At this point, I am assuming that my project will be some narrative exploration of my own digitised self, utilizing generative models trained on my own personal data. I don’t yet know what form the narrative will take; it may possibly be that I can present my conversation with my digital doppelganger as a narrative in itself, or perhaps use it to create a sort of pseudo-memoir of my digital identity. Maybe a reflective nonfiction piece on my own experience with the interaction would be more interesting, or a series of narrative data visualisations attempting to capture the doppelganger’s “otherness.” I’m not sure it would be wise to set my mind on a particular kind of output at this stage, before I’ve even worked with the data.

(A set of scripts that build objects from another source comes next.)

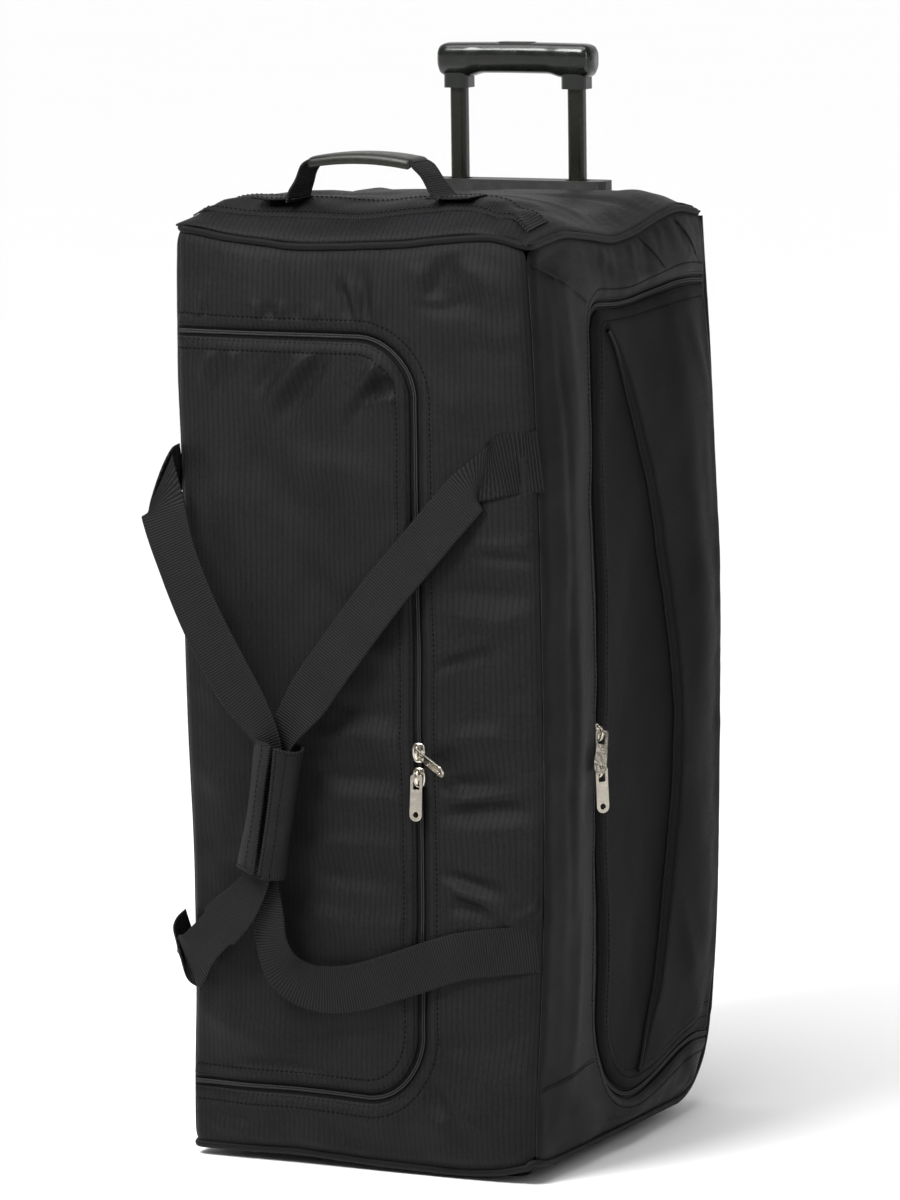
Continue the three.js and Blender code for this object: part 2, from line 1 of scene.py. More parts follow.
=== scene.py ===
"""Looks of the rolling duffel bag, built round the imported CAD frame. Sizes inside are millimetres in the bag's own
coordinates: x across the front, y from front to back, z up. put() turns them into metres in the row frame."""

import math

import bmesh
import bpy
import numpy as np
from mathutils import Matrix, Vector


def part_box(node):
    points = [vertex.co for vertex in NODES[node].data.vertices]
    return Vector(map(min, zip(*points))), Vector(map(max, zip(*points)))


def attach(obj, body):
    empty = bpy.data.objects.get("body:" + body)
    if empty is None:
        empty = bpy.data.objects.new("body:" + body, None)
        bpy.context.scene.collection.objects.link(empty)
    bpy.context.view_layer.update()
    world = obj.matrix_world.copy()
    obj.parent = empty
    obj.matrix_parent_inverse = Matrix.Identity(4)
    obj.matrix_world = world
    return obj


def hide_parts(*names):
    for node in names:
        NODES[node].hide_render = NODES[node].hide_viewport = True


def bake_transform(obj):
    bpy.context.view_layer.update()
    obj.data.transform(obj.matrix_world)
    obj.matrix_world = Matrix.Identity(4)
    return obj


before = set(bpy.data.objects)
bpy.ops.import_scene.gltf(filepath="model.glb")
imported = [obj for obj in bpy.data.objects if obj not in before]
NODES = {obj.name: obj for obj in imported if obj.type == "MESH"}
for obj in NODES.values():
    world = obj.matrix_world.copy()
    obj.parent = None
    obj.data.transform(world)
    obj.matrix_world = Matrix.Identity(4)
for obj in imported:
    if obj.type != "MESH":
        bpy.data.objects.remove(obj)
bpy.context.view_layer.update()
scene = bpy.context.scene

_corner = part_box("front_panel")[0]
OX = _corner.x * 1000 + 157.0
OY = _corner.y * 1000 + 172.0

# ------------------------------------------------------------------ driving sizes
HW, HD = 157.0, 172.0
ZB, ZT = 14.2, 754.0
RC = 12.0
PIPE = 3.2


# ------------------------------------------------------------------ camera
AZ, EL, ROLL = math.radians(25.8), math.radians(7.9), math.radians(0.77)
back = Vector((math.sin(AZ) * math.cos(EL), -math.cos(AZ) * math.cos(EL), math.sin(EL)))
right = Vector((math.cos(AZ), math.sin(AZ), 0))
up = back.cross(right)
target = right * 0.002 + Vector((OX / 1000, OY / 1000, 0.443))
cam_data = bpy.data.cameras.new("camera")
cam_data.sensor_width = 36
cam_data.lens = 192.6
cam_data.clip_end = 200
cam = bpy.data.objects.new("camera", cam_data)
scene.collection.objects.link(cam)
cr = right * math.cos(ROLL) - up * math.sin(ROLL)
cu = right * math.sin(ROLL) + up * math.cos(ROLL)
place = target + back * 5.28
cam.matrix_world = Matrix((
    (cr.x, cu.x, back.x, place.x), (cr.y, cu.y, back.y, place.y), (cr.z, cu.z, back.z, place.z), (0, 0, 0, 1)))
scene.camera = cam


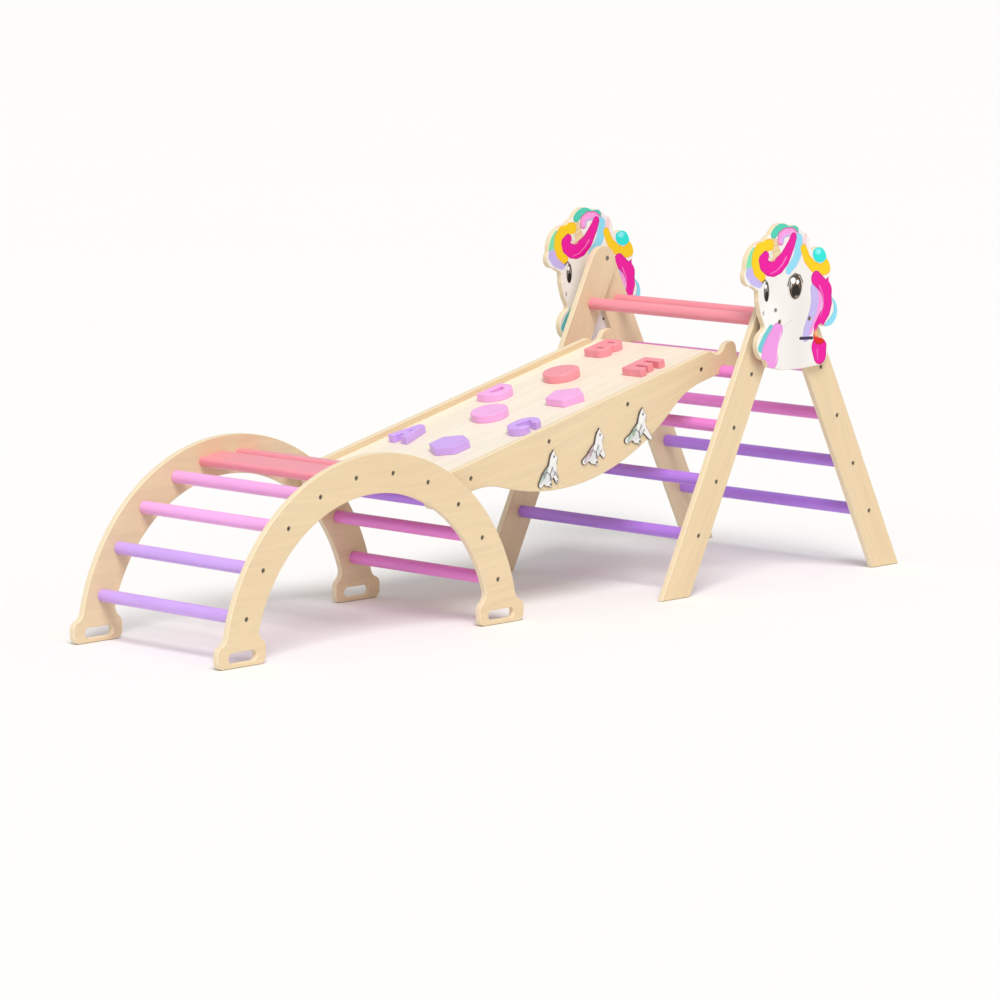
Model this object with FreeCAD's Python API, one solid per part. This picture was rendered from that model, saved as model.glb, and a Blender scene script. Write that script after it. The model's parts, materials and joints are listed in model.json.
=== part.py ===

In any case, it is pretty clear to me that a mixed-methods approach will be vital to this project. Whether the end goal is discursive design, data visualization, discourse analysis, a case study, or some other broad framing of the project, the individual steps will require both computational NLP work and qualitative, participatory design-as-research.
There are a number of methods and and skills I do anticipate needing. First, I will have to do a large amount of personal data mining, cleaning, and standardization. From text files I have saved and stored personally to data exports from Meta, Google, etc., there should be quite a lot of data available to me; the difficulty here will be putting that data in a usable form and stripping out sensitive information. While I could leave in sensitive information and just make sure never to expose my model or its outputs to anyone else without carefully filtering it to make sure no secure information is leaked; I would be much more comfortable sanitizing out as much potentially vulnerable data as possible first.
Then I will need to determine an appropriate model and, depending on the scope of my data and my desired level of complexity, either train it from scratch or fine tune a pretrained version. I have some limited experience fine-tuning models with Pytorch, FastAI, and HuggingFace that should be useful here.
At this point, my plan becomes less clear. Once I can actually communicate with the model, I’ll have to see what happens and utilize whichever methods seem most relevant and interesting. It might be worth doing more rounds of quantitative research–maybe the model’s word frequencies or sentiment ratings will vary strongly enough from my own to be an interesting line of inquiry–but my primary methods will be qualitative. I could perform a very intentional and prescriptive case study on the model, or simply interact with it and see what happens, or even start to treat it as a collaborator rather than an object of study. It really depends on what the model itself seems suited for and which questions my interactions with it raise.


I’m curious, have you had specific past interactions with generative models or other technologies that have particularly highlighted for you the complex relationship between the self and the digital doppelgänger? If you end up going with a reflective nonfiction piece or memoir, I wonder if it would be interesting to include some reflections on the “before” — i.e., how your experiences up to this point have influenced your thinking about the digitized self — which could then offer interesting continuities with or divergences from your thinking after undertaking the research (e.g., do you have a very different experience of the digitized self when the model is trained on a general body of data vs. your own personal data?).